You guys chose Tres Leches Cupcakes this week, but when I went to the fridge to take out the ingredients, I noticed there was no heavy cream. It's FREEZING outside, and I was in no mood to go to the store. I was browsing through some books for a second choice, and Shoofly Pie jumped out at me! How cool is Pennsylvania's official bumper sticker?? (But umm, shouldn't it be b-r-a-k-e?) If you're like me you're wondering, "What exactly is Shoofly Pie?" In Rose Levy Beranbaum's The Pie and Pastry Bible, she describes it as an eggless gingerbread cake inside a pie crust. And it's really neat because it forms a dark, gooey bottom layer while baking. I figured if it's worthy of an OFFICIAL bumper sticker, I needed to try it! I was so excited about this post I even got out my tripod to take pictures!

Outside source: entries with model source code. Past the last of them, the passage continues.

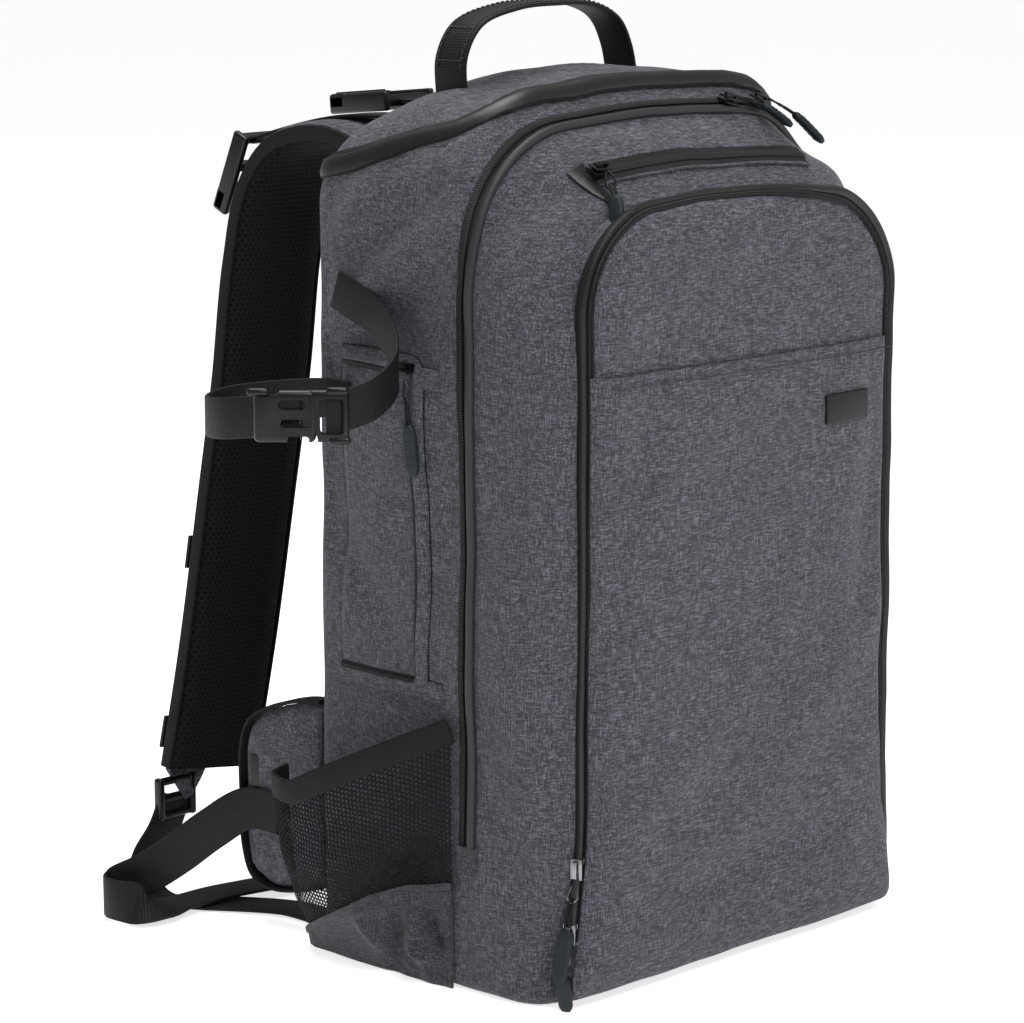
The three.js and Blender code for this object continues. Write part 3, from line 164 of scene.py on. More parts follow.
# Polyester webbing: a ribbed weave across its length, 1.7 mm a rib, with a grain of 0.9 mm along it.
def webbing(name="webbing", color="#0b0b0c", rough=0.6, worn="#19191b"):
    material, tree, inputs = bare(name, color, rough, Specular_IOR_Level=0.25)
    run = put(tree, "TexCoord", output="UV")
    ribs = {"Vector": run, "Scale": WAVE / (1.7 * MM), "Distortion": 0.4}
    ribs = put(tree, "TexWave", ribs, output="Fac", bands_direction="X")
    grain = {"Vector": run, "Scale": WAVE / (0.9 * MM), "Distortion": 0.6}
    grain = put(tree, "TexWave", grain, output="Fac", bands_direction="Y")
    spots = put(tree, "VectorMath", {0: run, 1: (900, 500, 1)}, operation="MULTIPLY")
    wear = put(tree, "TexNoise", {"Vector": spots, "Scale": 1, "Detail": 2})
    share = put(tree, "MapRange", {0: wear, 1: 0.35, 2: 0.7})
    shades = {0: share, 6: linear(color), 7: linear(worn)}
    tree.links.new(put(tree, "Mix", shades, output=2, data_type="RGBA"), inputs["Base Color"])
    roughened(tree, inputs, (ribs, 0.5, 0.25), (grain, 0.4, 0.12))
    return material


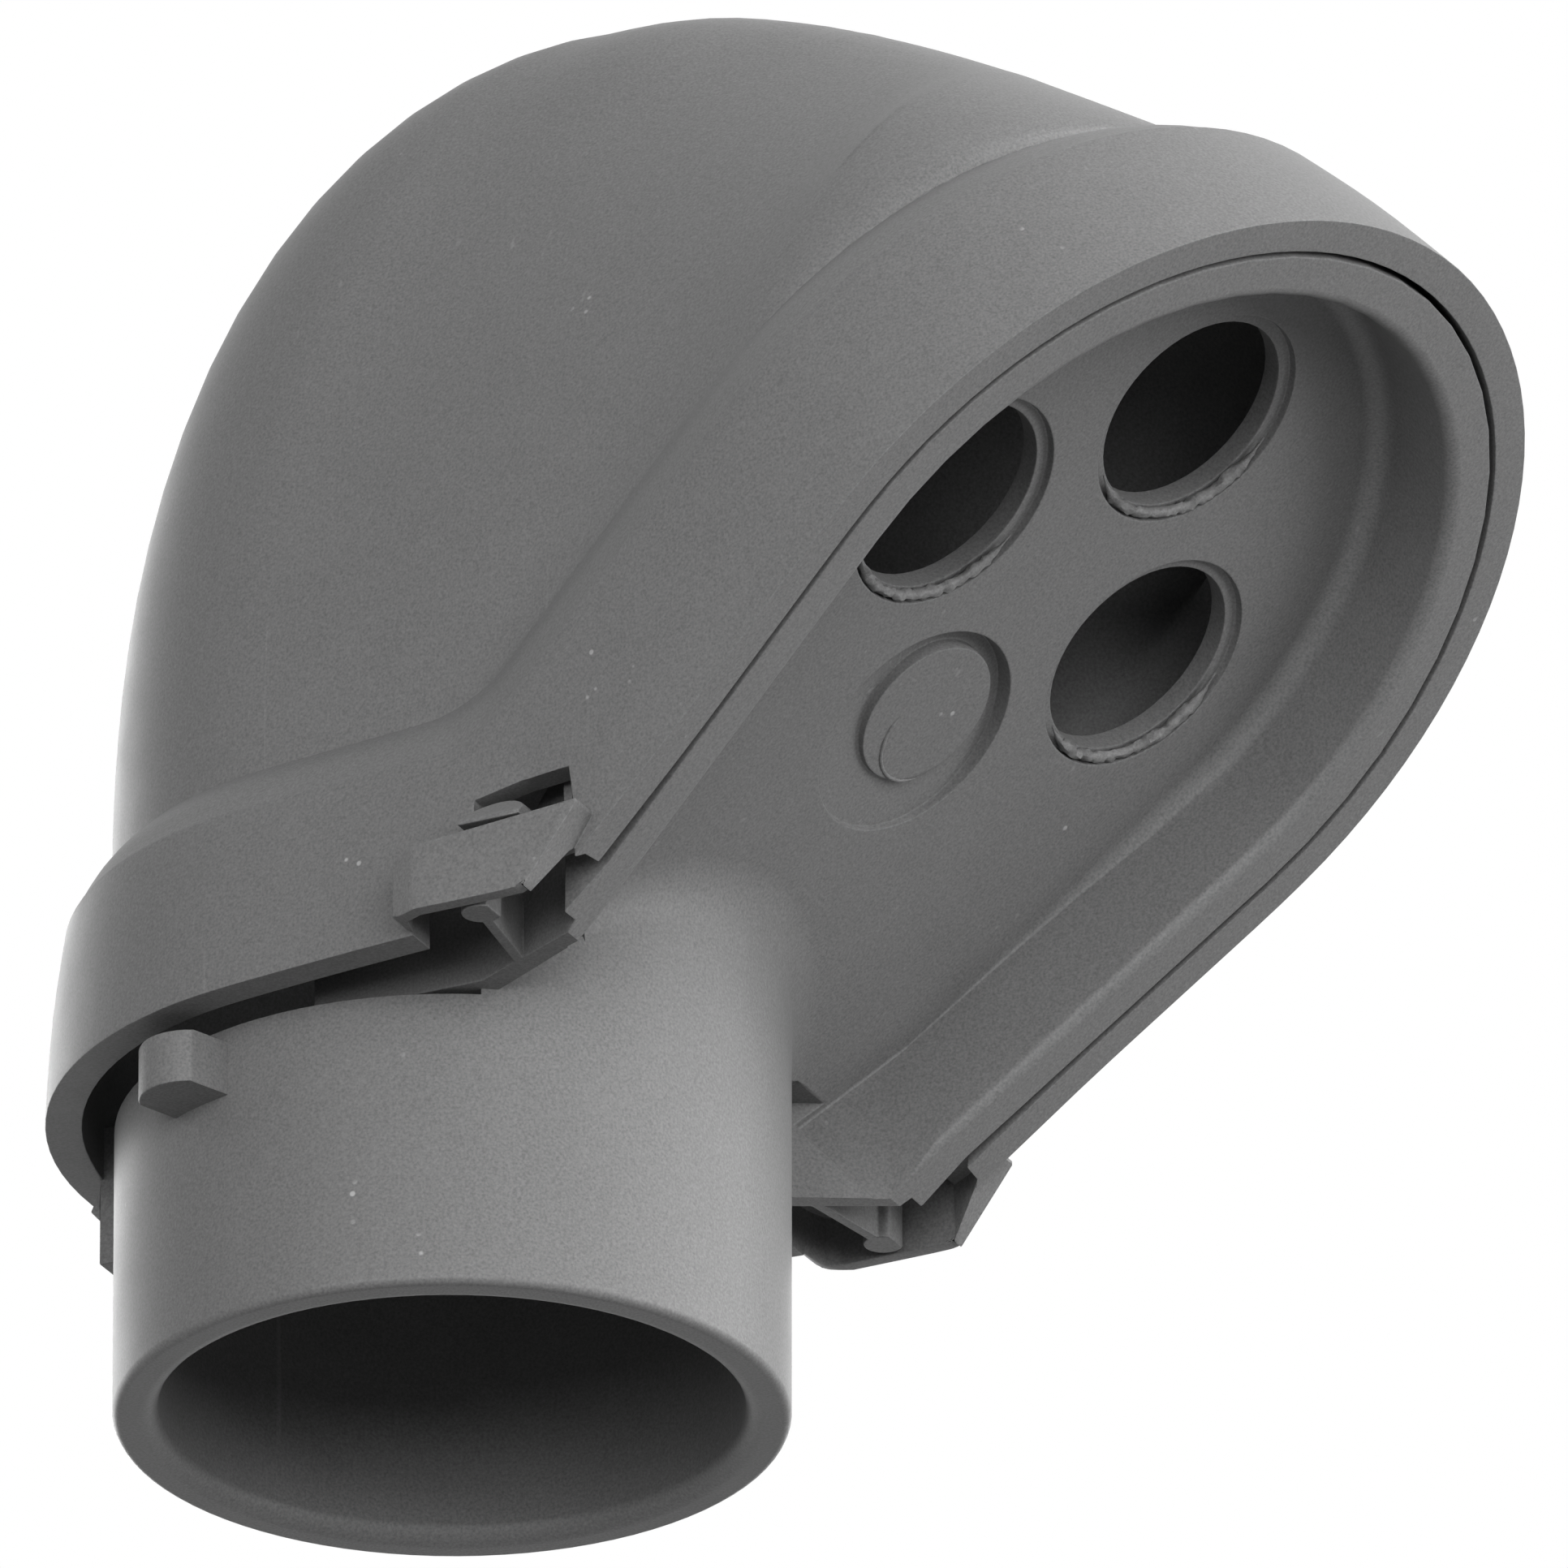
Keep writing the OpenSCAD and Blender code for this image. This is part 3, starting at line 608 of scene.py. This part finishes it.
def camera_for(stage):
    """The camera, from below the horizon."""
    turn, height = stage.azimuth, stage.elevation
    ahead = Vector((-math.sin(turn) * math.cos(height), math.cos(turn) * math.cos(height),
                    -math.sin(height)))
    right = Vector((math.cos(turn), math.sin(turn), 0))
    up = right.cross(ahead)
    centre = right * stage.centre_right + up * stage.centre_up
    data = bpy.data.cameras.new("Camera")
    data.sensor_width = 36
    data.lens = data.sensor_width * stage.distance / stage.frame_width
    data.clip_start, data.clip_end = 0.1, 100
    camera = bpy.data.objects.new("Camera", data)
    camera.location = centre - ahead * stage.distance
    camera.rotation_euler = ahead.to_track_quat("-Z", "Y").to_euler()
    bpy.context.scene.collection.objects.link(camera)
    return camera


class WEATHERHEAD_OT_stage(bpy.types.Operator):
    """Floor, white surroundings, lamps and camera"""

    bl_idname = "weatherhead.stage"
    bl_label = "Stage"

    def execute(self, context):
        context.scene.camera = camera_for(context.scene.wh_stage)
        bpy.ops.object.select_all(action="DESELECT")
        bpy.ops.mesh.primitive_plane_add(size=8, location=(0, 0, -1.0))
        floor = context.object
        floor.name = "floor"
        bpy.ops.object.transform_apply(location=True)
        clad(floor, floor_material())
        context.scene.world = studio_world()
        for name, at, power in LAMPS:
            softbox(name, at, power)
        context.scene.view_settings.view_transform = "Standard"
        return {"FINISHED"}


class WEATHERHEAD_PT_panel(bpy.types.Panel):
    """Lists the pieces and the stage"""

    bl_label = "Weatherhead"
    bl_idname = "WEATHERHEAD_PT_panel"
    bl_space_type = "VIEW_3D"
    bl_region_type = "UI"
    bl_category = "Weatherhead"

    def draw(self, context):
        for operator in OPERATORS:
            self.layout.operator(operator.bl_idname)


OPERATORS = (WEATHERHEAD_OT_body, WEATHERHEAD_OT_torn_edges, WEATHERHEAD_OT_hood,
             WEATHERHEAD_OT_stage)
SETTINGS = {"wh_moulding": MouldingSettings, "wh_finish": FinishSettings,
            "wh_stage": StageSettings}
CLASSES = (*SETTINGS.values(), *OPERATORS, WEATHERHEAD_PT_panel)


def register():
    for cls in CLASSES:
        bpy.utils.register_class(cls)
    for name, cls in SETTINGS.items():
        setattr(bpy.types.Scene, name, PointerProperty(type=cls))


def unregister():
    for name in SETTINGS:
        delattr(bpy.types.Scene, name)
    for cls in reversed(CLASSES):
        bpy.utils.unregister_class(cls)


def main():
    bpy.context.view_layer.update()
    register()
    bpy.ops.weatherhead.body()
    bpy.ops.weatherhead.torn_edges()
    bpy.ops.weatherhead.hood()
    bpy.ops.weatherhead.stage()


if __name__ == "__main__":
    main()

Ladies and gentlemen... This is how to make Shoofly Pie!

First, measure the flour... Stir the instant coffee into the hot water...
Make the crumb mixture...
Mix until it looks like a coarse meal...
Mix together the baking soda, warm coffee, and molasses...
Pour molasses mixture into the pie shell...
Top with the crumb mixture...
Place it on a hot baking sheet in a preheated oven...
Cool it on a wire rack...
Then eat it!!!
Shoofly Pie (from The Pie and Pastry Bible by Rose Levy Beranbaum)
Serves up to 12

1 unbaked 9-inch pie shell
1 teaspoon instant espresso powder* (I used instant coffee granules)
3/4 cup (6.25 oz/177g) boiling water
1 1/4 cups (5.5 oz/155g) all-purpose flour
1/2 cup (3.5 oz/100g) sugar
1 teaspoon ground cinnamon
1/2 teaspoon nutmeg, freshly grated
1/4 teaspoon salt
8 tablespoons (4 oz/113g) unsalted butter, cut into 1-inch pieces and chilled
1/2 teaspoon (2.5g) baking soda
3/4 cup (8.5 oz/241g) dark unsulfured molasses, preferably “Grandma’s”

*Or use 3/4 cup strong brewed coffee instead of the water and espresso powder

Preheat the oven to 425°F at least 20 minutes before baking. Set an oven rack at the lowest level and place a baking stone or baking sheet on it before preheating.

In a liquid measure or small bowl, place the espresso powder and stir in the boiling water until it has dissolved. Set it aside to cool to warm.
In a food processor with the metal blade, process the flour, sugar, cinnamon, nutmeg, and salt for a few seconds to mix well. Add the butter and pulse until the mixture resembles coarse meal. (Alternatively, combine the ingredients in a medium bowl and, using a pastry cutter or your fingertips, rub together until the mixture resembles coarse meal.)
In a medium bowl, place the baking soda. If necessary, warm the coffee but do add it hot. Stir in the coffee until the baking soda has dissolved. Stir in the molasses.
Pour the molasses mixture into the pastry-lined pan. Evenly sprinkle the flour mixture over it. At first it will sink in, but gradually a fine layer of crumbs will accumulate on the surface.
Bake for 15 minutes. Lower the oven temperature to 350°F, protect the edges from overbrowning with a foil ring, and continue baking for 30 minutes until the top springs back when pressed lightly in the center.
Cool the pie on a rack. Serve warm or at room temperature.